Keep to the lines between the one holding "addInside();" and the one holding "obj.data.transform(world)", inclusive, and write them out exactly.

##########

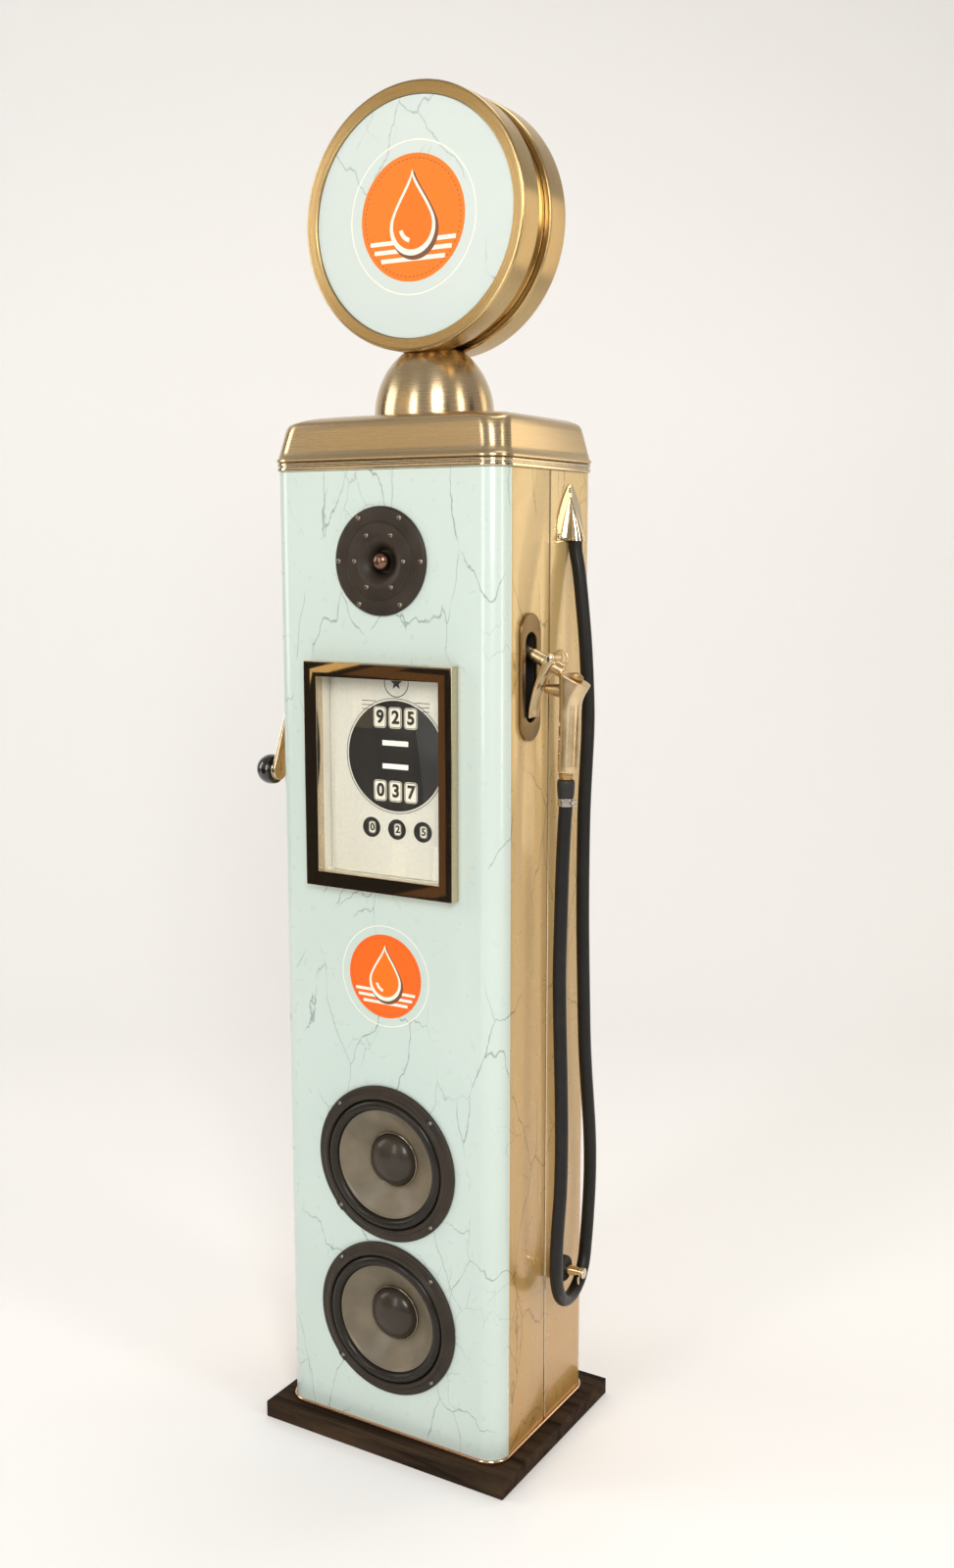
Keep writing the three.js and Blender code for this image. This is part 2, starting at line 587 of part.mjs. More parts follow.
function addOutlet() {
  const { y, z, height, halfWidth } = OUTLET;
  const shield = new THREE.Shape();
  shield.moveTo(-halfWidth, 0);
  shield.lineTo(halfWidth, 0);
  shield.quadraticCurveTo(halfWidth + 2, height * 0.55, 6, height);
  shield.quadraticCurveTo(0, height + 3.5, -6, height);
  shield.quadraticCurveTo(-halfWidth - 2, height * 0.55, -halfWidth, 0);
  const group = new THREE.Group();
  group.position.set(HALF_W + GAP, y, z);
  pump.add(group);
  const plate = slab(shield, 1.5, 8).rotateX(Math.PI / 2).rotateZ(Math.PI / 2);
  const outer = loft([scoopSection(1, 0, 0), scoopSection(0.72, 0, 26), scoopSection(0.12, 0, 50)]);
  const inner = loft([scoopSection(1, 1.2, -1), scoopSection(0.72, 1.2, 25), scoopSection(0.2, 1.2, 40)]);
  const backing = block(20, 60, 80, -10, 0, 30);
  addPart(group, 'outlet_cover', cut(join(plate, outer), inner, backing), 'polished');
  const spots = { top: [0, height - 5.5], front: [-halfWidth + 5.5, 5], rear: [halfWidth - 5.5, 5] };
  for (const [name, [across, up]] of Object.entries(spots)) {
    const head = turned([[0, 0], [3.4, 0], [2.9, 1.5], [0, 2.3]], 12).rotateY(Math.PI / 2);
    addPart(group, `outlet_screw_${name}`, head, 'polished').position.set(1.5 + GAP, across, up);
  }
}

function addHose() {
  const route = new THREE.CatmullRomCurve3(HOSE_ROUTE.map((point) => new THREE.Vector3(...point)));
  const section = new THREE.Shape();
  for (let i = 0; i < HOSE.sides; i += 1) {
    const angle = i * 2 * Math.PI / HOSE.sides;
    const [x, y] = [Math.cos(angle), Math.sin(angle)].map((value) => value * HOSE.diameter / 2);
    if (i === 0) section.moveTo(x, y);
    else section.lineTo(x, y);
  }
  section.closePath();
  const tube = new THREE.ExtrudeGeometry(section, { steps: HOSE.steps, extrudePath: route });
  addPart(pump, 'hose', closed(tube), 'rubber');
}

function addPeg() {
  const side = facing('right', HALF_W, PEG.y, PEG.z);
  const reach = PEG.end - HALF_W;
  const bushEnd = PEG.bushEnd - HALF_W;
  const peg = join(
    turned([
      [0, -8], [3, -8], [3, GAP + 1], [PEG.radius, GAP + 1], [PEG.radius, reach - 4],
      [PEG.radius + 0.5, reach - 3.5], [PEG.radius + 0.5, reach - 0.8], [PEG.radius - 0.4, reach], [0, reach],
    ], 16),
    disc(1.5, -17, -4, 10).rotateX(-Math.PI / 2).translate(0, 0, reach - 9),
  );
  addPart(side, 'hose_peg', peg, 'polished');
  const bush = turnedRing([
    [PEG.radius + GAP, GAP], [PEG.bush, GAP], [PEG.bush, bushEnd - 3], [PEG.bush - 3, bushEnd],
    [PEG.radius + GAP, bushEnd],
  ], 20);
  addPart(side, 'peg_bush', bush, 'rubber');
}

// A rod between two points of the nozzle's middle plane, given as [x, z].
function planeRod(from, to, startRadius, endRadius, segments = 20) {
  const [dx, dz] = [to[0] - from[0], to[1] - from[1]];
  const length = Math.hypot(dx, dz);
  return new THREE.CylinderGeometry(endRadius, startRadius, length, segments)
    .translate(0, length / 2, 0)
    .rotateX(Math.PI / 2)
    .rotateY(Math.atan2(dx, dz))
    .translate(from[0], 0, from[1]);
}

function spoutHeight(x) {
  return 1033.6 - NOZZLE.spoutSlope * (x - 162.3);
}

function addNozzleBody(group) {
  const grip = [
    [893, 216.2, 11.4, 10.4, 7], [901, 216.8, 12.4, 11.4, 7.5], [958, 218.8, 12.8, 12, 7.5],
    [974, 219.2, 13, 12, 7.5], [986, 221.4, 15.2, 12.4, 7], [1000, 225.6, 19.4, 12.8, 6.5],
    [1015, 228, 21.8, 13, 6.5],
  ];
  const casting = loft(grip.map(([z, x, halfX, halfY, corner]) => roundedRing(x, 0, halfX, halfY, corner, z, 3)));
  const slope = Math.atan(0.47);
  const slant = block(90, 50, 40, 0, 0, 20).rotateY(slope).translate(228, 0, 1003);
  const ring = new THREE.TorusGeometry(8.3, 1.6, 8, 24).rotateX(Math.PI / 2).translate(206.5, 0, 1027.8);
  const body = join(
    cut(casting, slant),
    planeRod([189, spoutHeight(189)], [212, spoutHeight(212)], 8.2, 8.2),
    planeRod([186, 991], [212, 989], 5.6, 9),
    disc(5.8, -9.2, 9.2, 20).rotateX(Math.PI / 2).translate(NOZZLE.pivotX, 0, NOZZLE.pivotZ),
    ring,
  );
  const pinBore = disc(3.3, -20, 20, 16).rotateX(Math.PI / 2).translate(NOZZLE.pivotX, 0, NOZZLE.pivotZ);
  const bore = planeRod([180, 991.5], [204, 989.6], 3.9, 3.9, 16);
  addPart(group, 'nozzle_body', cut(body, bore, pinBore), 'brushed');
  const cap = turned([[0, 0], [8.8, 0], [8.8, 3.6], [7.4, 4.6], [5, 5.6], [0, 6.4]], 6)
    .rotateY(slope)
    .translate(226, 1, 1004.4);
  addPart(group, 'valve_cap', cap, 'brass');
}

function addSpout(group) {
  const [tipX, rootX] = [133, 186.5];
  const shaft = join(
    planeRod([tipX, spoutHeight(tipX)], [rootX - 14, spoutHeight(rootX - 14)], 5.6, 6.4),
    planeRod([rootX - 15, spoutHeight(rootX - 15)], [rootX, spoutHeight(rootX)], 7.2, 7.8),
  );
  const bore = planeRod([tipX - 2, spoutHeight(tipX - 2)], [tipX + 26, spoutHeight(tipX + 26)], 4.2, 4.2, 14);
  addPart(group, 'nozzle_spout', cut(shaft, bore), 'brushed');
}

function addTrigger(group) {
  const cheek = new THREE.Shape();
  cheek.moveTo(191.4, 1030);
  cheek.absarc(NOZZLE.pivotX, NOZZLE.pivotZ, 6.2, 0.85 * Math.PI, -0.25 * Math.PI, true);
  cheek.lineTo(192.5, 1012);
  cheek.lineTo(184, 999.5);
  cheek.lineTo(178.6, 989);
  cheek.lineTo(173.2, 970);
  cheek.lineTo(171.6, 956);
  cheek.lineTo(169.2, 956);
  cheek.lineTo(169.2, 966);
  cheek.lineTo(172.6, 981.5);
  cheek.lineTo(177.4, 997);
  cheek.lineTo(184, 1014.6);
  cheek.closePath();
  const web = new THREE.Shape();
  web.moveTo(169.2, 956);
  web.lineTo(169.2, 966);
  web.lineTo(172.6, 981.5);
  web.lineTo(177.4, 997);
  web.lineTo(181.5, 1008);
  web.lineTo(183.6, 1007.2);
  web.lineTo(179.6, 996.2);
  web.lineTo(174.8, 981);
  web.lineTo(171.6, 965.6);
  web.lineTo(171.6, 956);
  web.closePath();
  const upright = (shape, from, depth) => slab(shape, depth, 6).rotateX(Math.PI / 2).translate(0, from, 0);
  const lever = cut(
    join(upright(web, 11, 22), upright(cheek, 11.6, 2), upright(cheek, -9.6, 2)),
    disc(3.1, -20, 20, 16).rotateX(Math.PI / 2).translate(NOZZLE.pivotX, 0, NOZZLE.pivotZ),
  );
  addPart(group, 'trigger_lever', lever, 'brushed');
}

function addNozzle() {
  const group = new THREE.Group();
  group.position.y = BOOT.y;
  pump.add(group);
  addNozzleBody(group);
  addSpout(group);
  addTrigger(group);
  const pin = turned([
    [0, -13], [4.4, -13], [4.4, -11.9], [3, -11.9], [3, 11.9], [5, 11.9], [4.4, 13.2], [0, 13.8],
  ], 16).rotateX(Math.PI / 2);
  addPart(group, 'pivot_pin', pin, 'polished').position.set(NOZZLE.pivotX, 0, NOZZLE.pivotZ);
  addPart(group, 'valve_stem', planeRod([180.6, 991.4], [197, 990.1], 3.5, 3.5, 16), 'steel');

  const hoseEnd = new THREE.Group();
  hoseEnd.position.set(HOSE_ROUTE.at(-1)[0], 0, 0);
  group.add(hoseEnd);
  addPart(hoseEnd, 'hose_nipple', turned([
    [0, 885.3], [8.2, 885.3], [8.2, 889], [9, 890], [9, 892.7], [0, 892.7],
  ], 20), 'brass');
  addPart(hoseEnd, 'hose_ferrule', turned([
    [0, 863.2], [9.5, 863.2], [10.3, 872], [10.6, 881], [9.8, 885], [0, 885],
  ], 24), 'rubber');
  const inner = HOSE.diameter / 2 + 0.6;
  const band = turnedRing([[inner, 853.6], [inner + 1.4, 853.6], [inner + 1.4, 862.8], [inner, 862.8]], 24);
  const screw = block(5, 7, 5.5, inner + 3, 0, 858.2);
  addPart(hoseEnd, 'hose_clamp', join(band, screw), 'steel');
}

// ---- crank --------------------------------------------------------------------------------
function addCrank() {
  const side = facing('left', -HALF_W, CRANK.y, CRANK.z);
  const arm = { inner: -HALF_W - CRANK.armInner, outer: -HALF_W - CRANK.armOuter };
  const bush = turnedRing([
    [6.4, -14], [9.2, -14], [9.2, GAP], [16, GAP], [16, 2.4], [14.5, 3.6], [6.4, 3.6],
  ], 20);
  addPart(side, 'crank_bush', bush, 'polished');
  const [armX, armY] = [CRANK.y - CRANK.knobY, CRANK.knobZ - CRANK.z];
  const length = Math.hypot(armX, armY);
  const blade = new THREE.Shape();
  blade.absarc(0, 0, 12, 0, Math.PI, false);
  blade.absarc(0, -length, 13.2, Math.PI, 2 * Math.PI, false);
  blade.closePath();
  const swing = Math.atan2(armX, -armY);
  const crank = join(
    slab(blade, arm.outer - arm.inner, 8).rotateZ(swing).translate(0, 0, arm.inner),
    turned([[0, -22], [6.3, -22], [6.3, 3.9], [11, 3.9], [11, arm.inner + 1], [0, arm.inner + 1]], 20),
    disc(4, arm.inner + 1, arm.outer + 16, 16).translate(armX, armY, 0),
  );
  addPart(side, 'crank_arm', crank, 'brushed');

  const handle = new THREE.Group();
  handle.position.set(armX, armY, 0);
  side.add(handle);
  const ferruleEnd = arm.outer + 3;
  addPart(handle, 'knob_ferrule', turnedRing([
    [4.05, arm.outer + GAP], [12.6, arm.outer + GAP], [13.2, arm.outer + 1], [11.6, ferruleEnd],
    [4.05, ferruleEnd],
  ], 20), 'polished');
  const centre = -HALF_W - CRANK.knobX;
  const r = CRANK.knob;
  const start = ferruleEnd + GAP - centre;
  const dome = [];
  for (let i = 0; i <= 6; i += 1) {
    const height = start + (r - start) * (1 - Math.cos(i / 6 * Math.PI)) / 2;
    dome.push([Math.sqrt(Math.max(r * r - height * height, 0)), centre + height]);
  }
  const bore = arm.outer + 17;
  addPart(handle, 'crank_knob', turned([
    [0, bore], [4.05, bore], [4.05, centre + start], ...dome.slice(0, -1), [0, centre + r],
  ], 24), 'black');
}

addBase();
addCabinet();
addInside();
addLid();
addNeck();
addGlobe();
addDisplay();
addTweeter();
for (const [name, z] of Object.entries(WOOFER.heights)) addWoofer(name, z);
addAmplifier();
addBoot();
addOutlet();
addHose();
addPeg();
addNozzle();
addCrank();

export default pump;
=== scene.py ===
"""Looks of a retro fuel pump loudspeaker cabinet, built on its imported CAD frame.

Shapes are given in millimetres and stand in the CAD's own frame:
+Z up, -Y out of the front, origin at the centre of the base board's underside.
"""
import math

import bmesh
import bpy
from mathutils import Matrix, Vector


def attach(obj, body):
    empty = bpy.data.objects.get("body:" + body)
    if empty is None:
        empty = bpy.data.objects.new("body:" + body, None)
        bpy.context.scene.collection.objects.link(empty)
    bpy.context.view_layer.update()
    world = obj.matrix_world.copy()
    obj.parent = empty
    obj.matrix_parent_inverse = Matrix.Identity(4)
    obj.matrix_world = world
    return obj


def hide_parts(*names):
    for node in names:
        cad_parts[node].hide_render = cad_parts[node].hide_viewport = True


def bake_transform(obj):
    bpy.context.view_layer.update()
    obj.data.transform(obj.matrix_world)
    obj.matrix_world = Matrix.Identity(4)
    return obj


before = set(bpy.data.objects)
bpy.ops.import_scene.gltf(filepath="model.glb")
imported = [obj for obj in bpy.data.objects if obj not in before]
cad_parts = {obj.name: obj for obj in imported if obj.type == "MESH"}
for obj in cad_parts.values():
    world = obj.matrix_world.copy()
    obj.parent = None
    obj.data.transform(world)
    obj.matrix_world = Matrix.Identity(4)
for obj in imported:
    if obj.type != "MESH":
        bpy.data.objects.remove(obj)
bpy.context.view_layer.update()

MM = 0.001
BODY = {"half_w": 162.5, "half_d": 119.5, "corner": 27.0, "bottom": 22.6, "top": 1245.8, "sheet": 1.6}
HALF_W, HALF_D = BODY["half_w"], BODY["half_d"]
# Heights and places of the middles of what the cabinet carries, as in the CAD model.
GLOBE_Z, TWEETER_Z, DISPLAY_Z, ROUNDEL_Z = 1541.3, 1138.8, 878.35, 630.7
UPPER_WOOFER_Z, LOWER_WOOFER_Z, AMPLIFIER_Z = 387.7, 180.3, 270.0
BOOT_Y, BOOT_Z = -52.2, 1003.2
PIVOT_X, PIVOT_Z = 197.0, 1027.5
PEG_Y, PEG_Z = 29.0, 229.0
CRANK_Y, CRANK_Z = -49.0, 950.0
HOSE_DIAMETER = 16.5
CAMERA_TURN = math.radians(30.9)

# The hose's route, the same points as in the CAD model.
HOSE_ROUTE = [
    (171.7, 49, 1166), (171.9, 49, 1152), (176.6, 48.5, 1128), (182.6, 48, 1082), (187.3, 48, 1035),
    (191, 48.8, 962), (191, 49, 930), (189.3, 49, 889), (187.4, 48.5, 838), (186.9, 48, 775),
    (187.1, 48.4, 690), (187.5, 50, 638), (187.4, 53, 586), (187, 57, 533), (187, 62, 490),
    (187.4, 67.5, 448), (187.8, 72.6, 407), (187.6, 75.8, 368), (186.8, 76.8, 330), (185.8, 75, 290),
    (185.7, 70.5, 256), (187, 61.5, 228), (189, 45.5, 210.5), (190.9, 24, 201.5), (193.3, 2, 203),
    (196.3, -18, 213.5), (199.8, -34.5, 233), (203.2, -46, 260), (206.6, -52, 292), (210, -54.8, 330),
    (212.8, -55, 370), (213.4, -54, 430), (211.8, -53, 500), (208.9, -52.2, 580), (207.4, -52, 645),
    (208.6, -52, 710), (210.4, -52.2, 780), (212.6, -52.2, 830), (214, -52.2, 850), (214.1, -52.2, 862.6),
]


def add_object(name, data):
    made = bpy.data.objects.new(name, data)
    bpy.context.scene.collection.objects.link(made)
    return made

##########

• Exercise result:
addInside();
addLid();
addNeck();
addGlobe();
addDisplay();
addTweeter();
for (const [name, z] of Object.entries(WOOFER.heights)) addWoofer(name, z);
addAmplifier();
addBoot();
addOutlet();
addHose();
addPeg();
addNozzle();
addCrank();

export default pump;
=== scene.py ===
"""Looks of a retro fuel pump loudspeaker cabinet, built on its imported CAD frame.

Shapes are given in millimetres and stand in the CAD's own frame:
+Z up, -Y out of the front, origin at the centre of the base board's underside.
"""
import math

import bmesh
import bpy
from mathutils import Matrix, Vector


def attach(obj, body):
    empty = bpy.data.objects.get("body:" + body)
    if empty is None:
        empty = bpy.data.objects.new("body:" + body, None)
        bpy.context.scene.collection.objects.link(empty)
    bpy.context.view_layer.update()
    world = obj.matrix_world.copy()
    obj.parent = empty
    obj.matrix_parent_inverse = Matrix.Identity(4)
    obj.matrix_world = world
    return obj


def hide_parts(*names):
    for node in names:
        cad_parts[node].hide_render = cad_parts[node].hide_viewport = True


def bake_transform(obj):
    bpy.context.view_layer.update()
    obj.data.transform(obj.matrix_world)
    obj.matrix_world = Matrix.Identity(4)
    return obj


before = set(bpy.data.objects)
bpy.ops.import_scene.gltf(filepath="model.glb")
imported = [obj for obj in bpy.data.objects if obj not in before]
cad_parts = {obj.name: obj for obj in imported if obj.type == "MESH"}
for obj in cad_parts.values():
    world = obj.matrix_world.copy()
    obj.parent = None
    obj.data.transform(world)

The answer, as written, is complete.